After Jr Maxwell left the body, people I knew as his friends told me I was the best friend of his life. I didn't quite believe it. I'd heard him talk about his friends from years past, like Voscoe Edwards he hunted with from when they were boys, went to Idaho with and worked on a ranch in the summer during high school. Jr told me that they had a bad prairie dog problem on the ranch. He and Voscoe were both mountain boy marksmen who'd been hunting since they were 6. They would be sent out to shoot prairie dogs all day. For them, it was just more practice in their most finely honed skill, ammunition as much as they want for nothing. When Voscoe died by surprise, his son Jerry became Jr's hunting partner for as long as Jr continued to hunt. Jerry and I are the same age, graduated from high school same year. Jerry and Jr were mighty close friends. I don't believe I was a closer friend to him than they were. One thing I knew that he didn't figure out until right at the end was that he could trust me absolutely.

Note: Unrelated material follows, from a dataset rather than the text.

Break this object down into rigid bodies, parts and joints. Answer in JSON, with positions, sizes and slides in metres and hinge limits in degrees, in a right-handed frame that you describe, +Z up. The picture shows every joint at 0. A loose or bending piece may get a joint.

Up until then he'd trusted me, but in the mountain way of not totally, which was ok with me. I don't need anybody's absolute trust. How does one man know how far he can trust another man? In a lot of cases you don't want to go there. You might suddenly be expected to hide somebody running from a shootout with cops. In absolute trust, you would do it without thinking. It takes a long time in the mountains. As years went by nothing he told me ever came back to him, telling him I didn't tell his business around. A month or so before his last day he said to me, "We're closer than friends. We're more like brothers." Brother was a sacred relationship to him, so I felt like it was the same as saying I have his trust. There were times when he'd wake in the late evening after dark and I'd be sitting on the porch. He would lie in the bed and worry that I'd left him and would never be back. What would he do? They'd put him in a nursing home for sure. He'd tell me when I came back into the house and I'd explain in a few words he had nothing to worry about, I'm not going away.

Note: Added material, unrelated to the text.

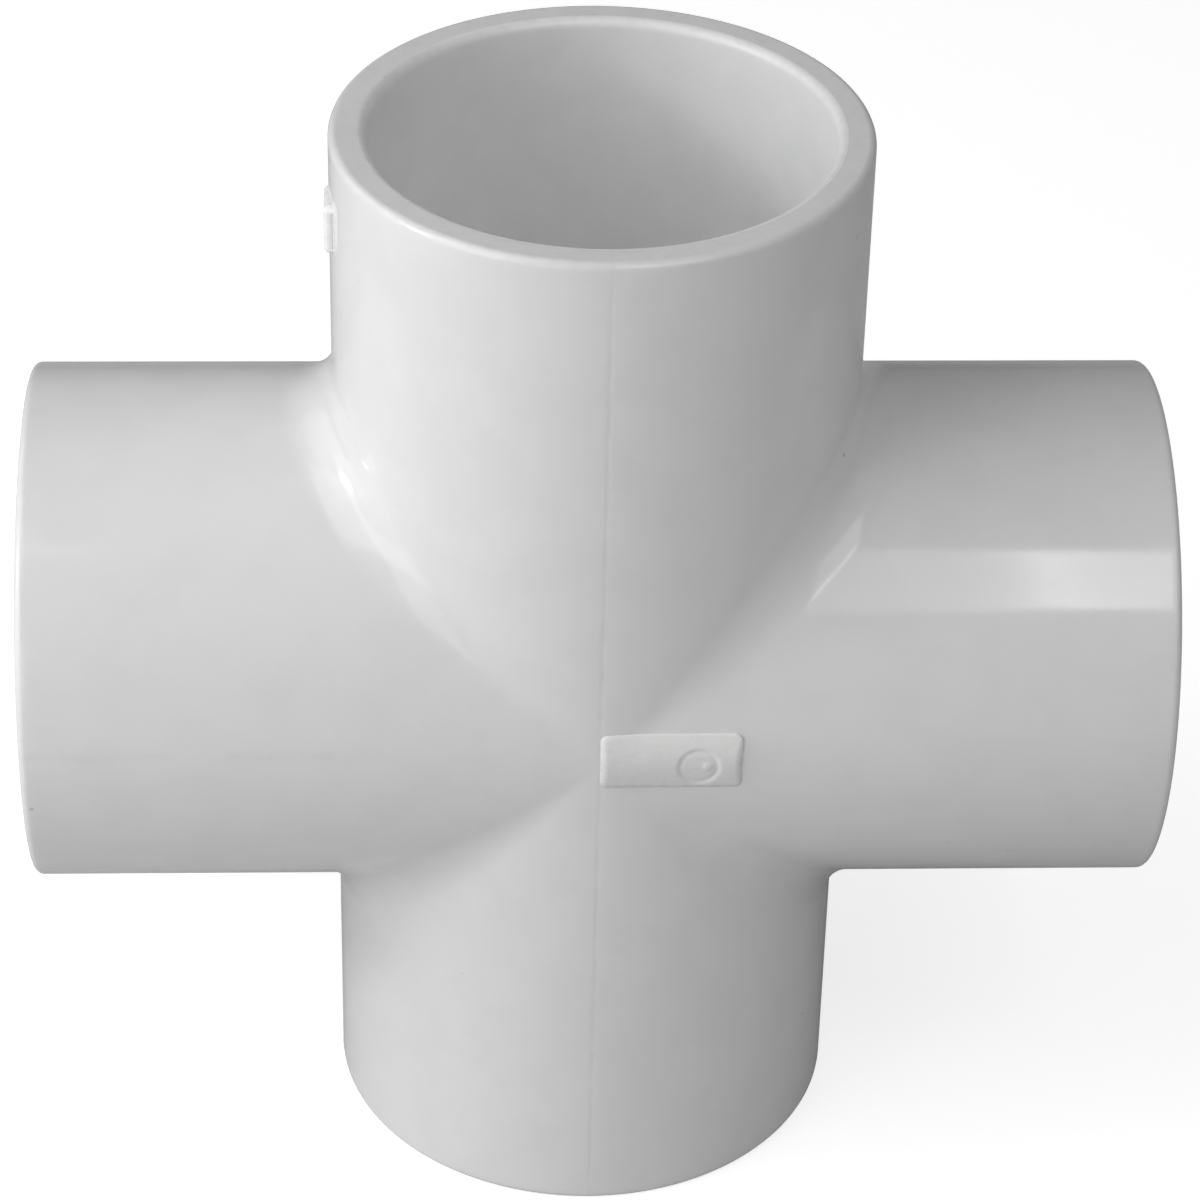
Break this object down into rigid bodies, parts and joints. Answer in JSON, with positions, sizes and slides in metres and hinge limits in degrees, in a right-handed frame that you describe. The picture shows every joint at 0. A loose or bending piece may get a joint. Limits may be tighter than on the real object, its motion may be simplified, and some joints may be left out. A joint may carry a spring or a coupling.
{
  "type": "cross fitting",
  "caption": "Plain white plastic pipe cross: equal solvent-weld sockets on upright and level arms meeting at right angles, each with a stop for the pipe's end.",
  "frame": {"origin": "where the axes of the two crossing bores meet, in the middle of the fitting", "axes": "+Z along the upright arms, towards the upper socket's mouth; +X along the level arms; +Y away from the side that carries the long raised pad"},
  "size_m": [0.122, 0.0569, 0.122],
  "materials": {
    "white_pvc": "semi-gloss moulded PVC, plain white, a little translucent at thin edges"
  },
  "bodies": {
    "root": {"cross_body": "white_pvc"}
  },
  "joints": []
}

I understood his vulnerability and allowed him to make his own decisions. In a way, I freed him of needing to deal with the physical, which was a constant challenge, allowing him to think about things and not worry about being thrown into the lumberyard for the dying. Stepping outside my life for a year and more making it possible for someone I had a great deal of respect for to die in his own bed, qualifies for the heading friend. Friends we were for certain by his last day. Again, I'm not so sure best friend of his life fits me. There was his second wife Lois who was his friend and number one fan. They worked together farming, dairy farming, whatever they did, and worked together as one. He respected Lois immensely. I don't like the need to have the best, whatever it is, the best. I was glad to have Jr Maxwell for my friend. I didn't need to be best. So what for best. How about last? Last is more like it. He had several friends. I've had several friends. Both of us were people who like having friends.



When I heard in the air this morning, "People get on my nerves!" I could only think, what else gets on our nerves but other people. In a crowd of people I feel so many different psychic energies and they intermingle with my own. A lot of people have really powerful energies. One day at Jr's a friend of his came by, pretty far along toward drunk, carrying a quart of liquor that was 20 years old. Jr was at his end of the sofa and I was at my end. I got pushed over to the middle and the jug went back and forth until it was empty and we continued to be upright. I bring this up because his energies were the most powerful I'd ever felt radiating from anyone. It was powerful energy. It was inner rage that went all the way back to age 2. It was like sitting next to a bulldozer with its motor running. I'd never experienced anything like that before or since. He was a powerful force. I don't mean to imply I had any fear. He's not somebody to be afraid of if he's your friend. If he's sharing his liquor with you, you're his friend. He's not going to hurt anybody. His gun will remain in his pocket.



It's been a curiosity that appears to be a natural law that some of Jr's friends felt compelled after he'd died to tell me some reprehensible things about his nature or past actions thinking they were popping an illusory bubble I might have him in, which was not the case. Everything they told me, I already knew and worse where that kind of judgment is concerned. But I didn't tell, because Jr can trust me in death the same as he could in life. They're afraid I held him unrealistically high up. They didn't know the Jr I knew. And I didn't know the Jr they knew. I found it interesting that they wanted to be sure I understood that Jr was just a man. He's sinned a'plenty. He had affairs while he was married, etc. I already knew all that. But I let them tell me about it because they needed to.



I believe the impulse was deeper than any one of them knew, because it was so automatic. I believe it's an honest impulse, meant with helpful intent. I received it as such, because we were his friends. I have a feeling they believed they were filling in some blanks in what I might have known about Jr, not knowing he'd told me everything they told me. I didn't ever talk about what he said unless it was amusing and insightful. I never talked about anything he would consider personal, like his finances, etc. On the other hand I can see that they might have been friendly, but they held resentments for no telling what. History, we call it. Incidents in the past that never healed. Not big enough deal to say anything about, but big enough to chew on like good backer. I suspect they thought I didn't know him very well, because I didn't have any resentments. But I did. There was a time he pist me off really, really bad and it took a long time to get over. I never held it against him once I got over it.